Reproduce, word for word, only the lines from the one containing "obj.matrix_parent_inverse = Matrix.Identity(4)" through the one containing "low, high = Vector((1e9,)", both included.

--------------------------------------------------

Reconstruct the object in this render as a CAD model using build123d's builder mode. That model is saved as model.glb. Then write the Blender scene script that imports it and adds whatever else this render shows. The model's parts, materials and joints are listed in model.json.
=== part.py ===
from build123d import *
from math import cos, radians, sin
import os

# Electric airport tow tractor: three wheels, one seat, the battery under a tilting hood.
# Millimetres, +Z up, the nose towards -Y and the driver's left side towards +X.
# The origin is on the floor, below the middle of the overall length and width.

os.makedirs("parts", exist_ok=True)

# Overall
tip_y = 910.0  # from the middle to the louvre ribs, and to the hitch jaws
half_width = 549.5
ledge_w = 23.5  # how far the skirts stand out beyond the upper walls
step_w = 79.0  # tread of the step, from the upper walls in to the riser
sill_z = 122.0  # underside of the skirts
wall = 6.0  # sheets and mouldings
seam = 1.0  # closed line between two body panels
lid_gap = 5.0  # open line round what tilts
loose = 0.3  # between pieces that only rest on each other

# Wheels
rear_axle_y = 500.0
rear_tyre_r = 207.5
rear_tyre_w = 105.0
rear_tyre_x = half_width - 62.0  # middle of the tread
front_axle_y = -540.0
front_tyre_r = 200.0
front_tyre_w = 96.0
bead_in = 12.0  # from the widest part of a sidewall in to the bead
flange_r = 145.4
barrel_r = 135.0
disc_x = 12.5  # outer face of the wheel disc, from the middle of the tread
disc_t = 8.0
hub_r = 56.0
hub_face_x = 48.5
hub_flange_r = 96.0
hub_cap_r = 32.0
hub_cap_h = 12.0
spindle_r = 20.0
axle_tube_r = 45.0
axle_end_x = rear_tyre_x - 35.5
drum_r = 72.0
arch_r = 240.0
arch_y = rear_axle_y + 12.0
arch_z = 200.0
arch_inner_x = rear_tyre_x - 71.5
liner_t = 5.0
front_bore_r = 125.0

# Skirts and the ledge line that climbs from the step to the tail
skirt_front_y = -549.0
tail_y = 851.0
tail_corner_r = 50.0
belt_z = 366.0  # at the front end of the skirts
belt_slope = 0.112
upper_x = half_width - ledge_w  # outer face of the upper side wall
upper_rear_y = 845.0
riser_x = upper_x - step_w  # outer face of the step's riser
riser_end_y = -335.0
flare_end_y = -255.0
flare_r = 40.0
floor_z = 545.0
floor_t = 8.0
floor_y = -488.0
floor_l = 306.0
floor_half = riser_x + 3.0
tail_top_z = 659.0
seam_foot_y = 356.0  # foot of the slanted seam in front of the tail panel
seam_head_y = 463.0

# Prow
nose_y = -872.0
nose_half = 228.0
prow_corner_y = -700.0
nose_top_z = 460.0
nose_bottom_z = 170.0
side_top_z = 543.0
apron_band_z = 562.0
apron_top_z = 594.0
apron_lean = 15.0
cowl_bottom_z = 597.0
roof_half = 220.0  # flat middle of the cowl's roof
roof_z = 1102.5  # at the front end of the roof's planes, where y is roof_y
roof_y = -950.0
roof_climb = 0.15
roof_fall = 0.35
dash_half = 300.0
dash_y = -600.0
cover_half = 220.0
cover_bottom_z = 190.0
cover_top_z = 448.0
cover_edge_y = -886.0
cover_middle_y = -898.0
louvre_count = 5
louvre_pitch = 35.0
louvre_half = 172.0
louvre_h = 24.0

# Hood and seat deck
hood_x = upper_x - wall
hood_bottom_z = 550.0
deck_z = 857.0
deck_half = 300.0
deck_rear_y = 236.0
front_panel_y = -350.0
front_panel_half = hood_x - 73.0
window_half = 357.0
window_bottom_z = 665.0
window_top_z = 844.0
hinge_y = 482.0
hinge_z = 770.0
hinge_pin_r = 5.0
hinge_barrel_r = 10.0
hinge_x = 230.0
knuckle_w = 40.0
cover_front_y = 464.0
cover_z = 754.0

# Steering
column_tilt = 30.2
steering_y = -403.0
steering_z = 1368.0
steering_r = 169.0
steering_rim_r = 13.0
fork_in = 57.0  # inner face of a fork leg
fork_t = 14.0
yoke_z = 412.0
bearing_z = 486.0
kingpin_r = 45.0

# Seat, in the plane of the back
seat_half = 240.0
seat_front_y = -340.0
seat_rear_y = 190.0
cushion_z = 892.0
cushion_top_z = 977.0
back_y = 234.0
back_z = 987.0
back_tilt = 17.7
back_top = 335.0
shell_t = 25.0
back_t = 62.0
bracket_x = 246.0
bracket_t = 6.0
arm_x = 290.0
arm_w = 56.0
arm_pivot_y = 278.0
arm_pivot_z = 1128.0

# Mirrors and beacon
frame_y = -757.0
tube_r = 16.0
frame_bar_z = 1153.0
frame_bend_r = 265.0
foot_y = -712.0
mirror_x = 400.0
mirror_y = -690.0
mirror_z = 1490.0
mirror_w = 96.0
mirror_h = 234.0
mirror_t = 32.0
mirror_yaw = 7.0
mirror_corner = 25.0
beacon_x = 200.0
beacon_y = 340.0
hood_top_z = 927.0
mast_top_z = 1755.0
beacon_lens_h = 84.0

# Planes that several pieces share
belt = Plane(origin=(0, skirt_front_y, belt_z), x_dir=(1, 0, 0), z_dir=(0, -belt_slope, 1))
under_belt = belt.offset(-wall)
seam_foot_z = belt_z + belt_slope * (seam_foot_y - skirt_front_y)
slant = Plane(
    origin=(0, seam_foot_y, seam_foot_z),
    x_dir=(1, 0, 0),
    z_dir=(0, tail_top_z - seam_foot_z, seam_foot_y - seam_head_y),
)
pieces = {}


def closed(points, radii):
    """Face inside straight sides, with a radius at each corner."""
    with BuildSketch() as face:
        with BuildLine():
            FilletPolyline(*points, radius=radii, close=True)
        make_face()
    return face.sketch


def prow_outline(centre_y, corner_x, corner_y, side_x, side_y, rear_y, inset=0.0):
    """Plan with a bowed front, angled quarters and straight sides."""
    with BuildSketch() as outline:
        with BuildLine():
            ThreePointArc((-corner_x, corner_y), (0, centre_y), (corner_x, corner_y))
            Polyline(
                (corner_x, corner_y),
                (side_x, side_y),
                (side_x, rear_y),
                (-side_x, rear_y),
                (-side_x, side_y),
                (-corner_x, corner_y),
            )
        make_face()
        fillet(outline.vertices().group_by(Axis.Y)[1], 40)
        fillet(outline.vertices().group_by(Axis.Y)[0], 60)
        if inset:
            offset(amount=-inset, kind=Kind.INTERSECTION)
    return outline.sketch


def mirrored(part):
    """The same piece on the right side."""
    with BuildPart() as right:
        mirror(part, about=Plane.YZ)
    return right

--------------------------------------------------

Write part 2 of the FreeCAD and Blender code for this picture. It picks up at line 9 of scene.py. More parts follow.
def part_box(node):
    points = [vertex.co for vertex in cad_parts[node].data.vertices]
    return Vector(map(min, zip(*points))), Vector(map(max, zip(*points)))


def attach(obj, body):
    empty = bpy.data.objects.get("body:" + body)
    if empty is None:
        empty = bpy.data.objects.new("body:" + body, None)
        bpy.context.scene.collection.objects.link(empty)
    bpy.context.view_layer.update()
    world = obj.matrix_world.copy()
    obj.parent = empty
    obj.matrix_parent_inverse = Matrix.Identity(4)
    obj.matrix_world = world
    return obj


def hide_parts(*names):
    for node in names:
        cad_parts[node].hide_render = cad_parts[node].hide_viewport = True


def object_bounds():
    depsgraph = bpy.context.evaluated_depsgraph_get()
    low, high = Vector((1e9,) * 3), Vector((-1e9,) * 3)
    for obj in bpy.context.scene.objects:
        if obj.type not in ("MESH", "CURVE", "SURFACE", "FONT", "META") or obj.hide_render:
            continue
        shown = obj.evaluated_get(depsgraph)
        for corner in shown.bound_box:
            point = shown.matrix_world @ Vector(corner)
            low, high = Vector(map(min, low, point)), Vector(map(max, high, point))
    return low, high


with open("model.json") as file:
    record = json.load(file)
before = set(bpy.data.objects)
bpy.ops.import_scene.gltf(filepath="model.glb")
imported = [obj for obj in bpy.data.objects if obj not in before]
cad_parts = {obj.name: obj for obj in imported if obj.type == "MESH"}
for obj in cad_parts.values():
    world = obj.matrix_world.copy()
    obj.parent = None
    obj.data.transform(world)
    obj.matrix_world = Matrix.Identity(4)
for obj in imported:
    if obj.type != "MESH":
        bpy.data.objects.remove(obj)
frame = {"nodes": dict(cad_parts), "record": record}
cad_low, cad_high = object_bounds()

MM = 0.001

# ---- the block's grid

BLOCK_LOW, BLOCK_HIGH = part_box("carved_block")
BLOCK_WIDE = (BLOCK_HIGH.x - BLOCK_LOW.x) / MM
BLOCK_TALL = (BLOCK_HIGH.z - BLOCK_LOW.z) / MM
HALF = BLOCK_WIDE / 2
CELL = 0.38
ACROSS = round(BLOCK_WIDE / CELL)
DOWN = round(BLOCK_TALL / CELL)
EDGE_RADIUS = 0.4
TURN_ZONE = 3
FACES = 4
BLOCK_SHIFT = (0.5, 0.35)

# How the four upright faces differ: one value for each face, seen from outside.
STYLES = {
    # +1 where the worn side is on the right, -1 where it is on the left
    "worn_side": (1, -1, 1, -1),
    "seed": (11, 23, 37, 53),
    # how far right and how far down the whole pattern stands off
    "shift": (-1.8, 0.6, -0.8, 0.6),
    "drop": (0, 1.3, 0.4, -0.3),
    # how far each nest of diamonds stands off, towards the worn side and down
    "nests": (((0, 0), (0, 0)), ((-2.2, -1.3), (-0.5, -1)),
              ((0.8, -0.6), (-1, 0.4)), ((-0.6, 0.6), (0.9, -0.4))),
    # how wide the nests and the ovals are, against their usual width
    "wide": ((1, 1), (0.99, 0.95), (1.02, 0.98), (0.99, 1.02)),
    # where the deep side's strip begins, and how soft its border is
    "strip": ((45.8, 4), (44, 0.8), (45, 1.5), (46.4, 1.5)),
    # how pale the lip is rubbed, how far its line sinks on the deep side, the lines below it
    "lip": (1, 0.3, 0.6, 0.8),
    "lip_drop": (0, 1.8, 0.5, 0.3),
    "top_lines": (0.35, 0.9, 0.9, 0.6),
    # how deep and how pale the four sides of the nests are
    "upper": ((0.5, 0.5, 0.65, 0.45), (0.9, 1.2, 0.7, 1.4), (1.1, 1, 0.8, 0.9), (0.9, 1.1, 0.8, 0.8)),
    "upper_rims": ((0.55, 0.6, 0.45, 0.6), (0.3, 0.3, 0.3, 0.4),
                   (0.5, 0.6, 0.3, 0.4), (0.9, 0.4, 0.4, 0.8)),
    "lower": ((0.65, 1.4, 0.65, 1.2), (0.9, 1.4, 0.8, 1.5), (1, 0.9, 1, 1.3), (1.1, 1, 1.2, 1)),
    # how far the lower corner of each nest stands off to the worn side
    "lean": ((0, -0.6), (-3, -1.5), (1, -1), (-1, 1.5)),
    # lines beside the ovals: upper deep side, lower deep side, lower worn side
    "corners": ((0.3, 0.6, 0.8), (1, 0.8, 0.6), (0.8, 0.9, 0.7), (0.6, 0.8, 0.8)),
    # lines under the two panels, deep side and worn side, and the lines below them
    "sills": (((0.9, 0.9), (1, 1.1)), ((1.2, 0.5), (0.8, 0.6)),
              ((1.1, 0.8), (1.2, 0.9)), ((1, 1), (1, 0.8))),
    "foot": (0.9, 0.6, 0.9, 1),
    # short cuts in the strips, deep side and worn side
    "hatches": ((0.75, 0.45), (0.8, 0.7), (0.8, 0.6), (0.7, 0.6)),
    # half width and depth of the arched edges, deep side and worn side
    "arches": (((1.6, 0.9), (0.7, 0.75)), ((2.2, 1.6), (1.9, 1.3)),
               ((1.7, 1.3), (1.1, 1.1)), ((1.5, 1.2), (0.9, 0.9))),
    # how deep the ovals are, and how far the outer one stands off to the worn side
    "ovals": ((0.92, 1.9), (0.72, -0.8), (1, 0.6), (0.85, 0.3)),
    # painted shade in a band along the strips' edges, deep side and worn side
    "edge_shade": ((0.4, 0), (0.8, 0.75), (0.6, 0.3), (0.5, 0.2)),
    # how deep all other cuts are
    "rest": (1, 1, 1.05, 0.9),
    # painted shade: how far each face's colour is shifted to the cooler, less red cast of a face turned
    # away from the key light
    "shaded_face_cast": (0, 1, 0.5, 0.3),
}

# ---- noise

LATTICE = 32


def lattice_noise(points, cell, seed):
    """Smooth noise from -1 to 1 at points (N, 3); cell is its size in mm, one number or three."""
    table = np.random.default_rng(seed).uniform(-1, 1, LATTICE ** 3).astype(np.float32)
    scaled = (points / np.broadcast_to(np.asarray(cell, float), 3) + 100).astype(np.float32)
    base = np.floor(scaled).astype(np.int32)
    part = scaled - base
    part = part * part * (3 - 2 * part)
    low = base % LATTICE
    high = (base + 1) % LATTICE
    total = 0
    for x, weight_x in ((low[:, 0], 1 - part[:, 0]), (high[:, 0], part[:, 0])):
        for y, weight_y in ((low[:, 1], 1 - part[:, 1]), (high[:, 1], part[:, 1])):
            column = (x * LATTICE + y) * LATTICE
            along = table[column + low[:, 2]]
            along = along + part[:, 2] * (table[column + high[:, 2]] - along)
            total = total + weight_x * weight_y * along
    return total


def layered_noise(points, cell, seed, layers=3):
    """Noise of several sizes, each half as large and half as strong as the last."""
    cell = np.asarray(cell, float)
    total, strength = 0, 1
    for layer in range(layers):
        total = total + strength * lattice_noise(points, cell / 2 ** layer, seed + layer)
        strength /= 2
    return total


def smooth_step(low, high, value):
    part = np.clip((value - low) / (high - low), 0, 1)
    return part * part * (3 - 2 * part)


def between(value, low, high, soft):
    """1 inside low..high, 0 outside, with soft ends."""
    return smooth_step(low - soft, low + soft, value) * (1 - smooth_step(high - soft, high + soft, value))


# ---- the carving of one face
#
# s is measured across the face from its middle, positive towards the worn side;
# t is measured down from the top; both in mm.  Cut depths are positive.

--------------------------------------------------

## [Exercise solution]
    obj.matrix_parent_inverse = Matrix.Identity(4)
    obj.matrix_world = world
    return obj


def hide_parts(*names):
    for node in names:
        cad_parts[node].hide_render = cad_parts[node].hide_viewport = True


def object_bounds():
    depsgraph = bpy.context.evaluated_depsgraph_get()
    low, high = Vector((1e9,) * 3), Vector((-1e9,) * 3)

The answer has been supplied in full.